Exploiting nationalist fervour
Critics of the ruling Justice and Development Party (AKP) have accused the party’s hierarchy of fuelling Turkish nationalist sentiment given their vitriolic attacks against the HDP, whose electoral gains the AKP consider as one of the major causes behind its inability to form a single-majority government after the 7 June general elections.
Turkish President Recep Tayyip Erdogan has previously referred to HDP co-chairman Selahattin Demirtas as being "terrorist-linked".
"You are cooperating with a separatist terrorist organisation," Erdogan said at a rally in eastern Turkey in June, referring to Demirtas.
"Your brother is already on the mountain," he added, referring to Demeritas's brother who is reportedly based in northern Iraq with the PKK.
The AKP has also been accused of not doing enough to protect the country’s Kurdish citizens but belated calls by officials to differentiate between Kurdish citizens and PKK-related actions at the end of September was seen as too little too late.
Coskun considers the AKP’s hostile approach to the HDP to be flawed and says that the HDP needs to remain a part of the political process but he also believes that it is not just the AKP that has been working to entrench polarisation in the country.
“The HDP has based its entire reason for existence on enmity and opposition to the AKP and [Turkish President Recep Tayyip] Erdogan. They too have a big role to play in this poisonous polarisation,” said Coskun.
According to HDP’s Soylu the upcoming elections - scheduled for 1 November but possibly due to be delayed due to ongoing tensions - play a huge part in this recent spate of attacks against Kurdish groups but they are not the sole factor.
“Kurds have faced attacks even before the elections and while I think it plays a huge part, I don’t think it will all of a sudden be fine once the elections are concluded. There are many other factors involved, not least the situation in the Middle East,” he said.
Who is being targeted?
However, even the most die-hard critics of the AKP government cede that during its early years in power it carried out the most comprehensive reforms in modern Turkey’s history to ensure equal rights for the country’s Kurds.

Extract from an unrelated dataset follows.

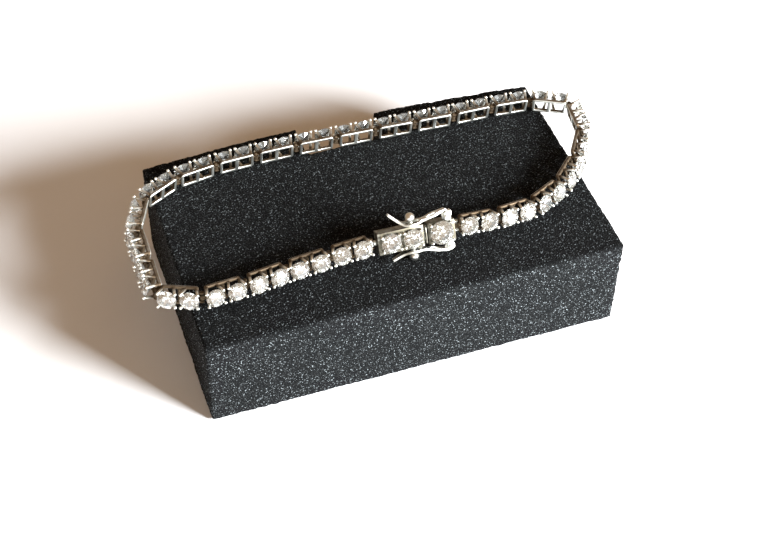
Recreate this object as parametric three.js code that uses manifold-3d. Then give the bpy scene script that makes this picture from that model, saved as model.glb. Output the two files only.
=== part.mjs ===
// A line bracelet ("tennis bracelet") of double-stone links on a small foam block.
// Millimetres, +Z up. The origin is the middle of the foam block's underside,
// +X runs along the block and +Y to its notched back edge.
//
// Each link, and the clasp, is drawn in its own axes and then set in its place:
//   x  along the chain, with the next piece at +x
//   y  out from the skin side to the faces of the stones, with y = 0 on the hinge pins
//   z  across the bracelet, up when it stands on its edge
import * as THREE from 'three';
import { mergeVertices } from 'three/addons/utils/BufferGeometryUtils.js';
import Module from 'manifold-3d';

const wasm = await Module();
wasm.setup();

// ---- driving dimensions -------------------------------------------------------------------

// The foam's back edge bows out, and its notch is measured from the line of its back corners.
const FOAM = { length: 65.9, width: 39.4, height: 17.0, corner: 0.8, bow: 1.6, bowSteps: 5 };
const NOTCH = { left: -6.9, right: 6.1, depth: 4.7 };

const LINK_COUNT = 25;
const PITCH = 6.6;
const CLASP_LENGTH = 13.3;
const REST_GAP = 0.25;

// Base rail of a link: a flat frame with two windows, on the skin side.
const RAIL = { halfLength: 2.75, halfWidth: 1.45, bottom: -0.65, top: -0.05, wall: 0.42, corner: 0.35 };
const BAR_HALF = 0.28;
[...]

Some even believe that even the Kurds, like the rest of society, are targeted for their political leanings instead of their ethnicity. Critics from this school of thought say that only Kurds who back left-leaning groups like the HDP are at risk. The AKP considers the HDP to be the political wing of the PKK and against whom Turkey has been engaged in war with since 1984. Instead, Kurds who support the AKP – which many in the main cities do – are not singled out.
Despite Coskun’s belief that the AKP’s Kurdish policy is erroneous, he said to accuse the AKP of being against all Kurds is ridiculous and that its relentless verbal attacks on the HDP should be seen as reciprocal political rivalry and not ethnic-based hatred.
“After all we are talking about a party that gave serious impetus to the peace process and eagerly set about tackling an issue many deemed to be intractable.”
Many believe if the ruling party were to abandon its harsh attacks on the HDP just for the sake of electoral gains, it would go a long way towards calming tensions and preventing a potential flare-up.
But regardless of political manoeuvring, the deteriorating security situation and the targeting of one segment of society leaves open the possibility that the country will eventually go down a precarious road.
“Every single person in the country deserves equal rights and peace of mind,” said Besi. “[But] this is something that is sorely lacking at the moment.”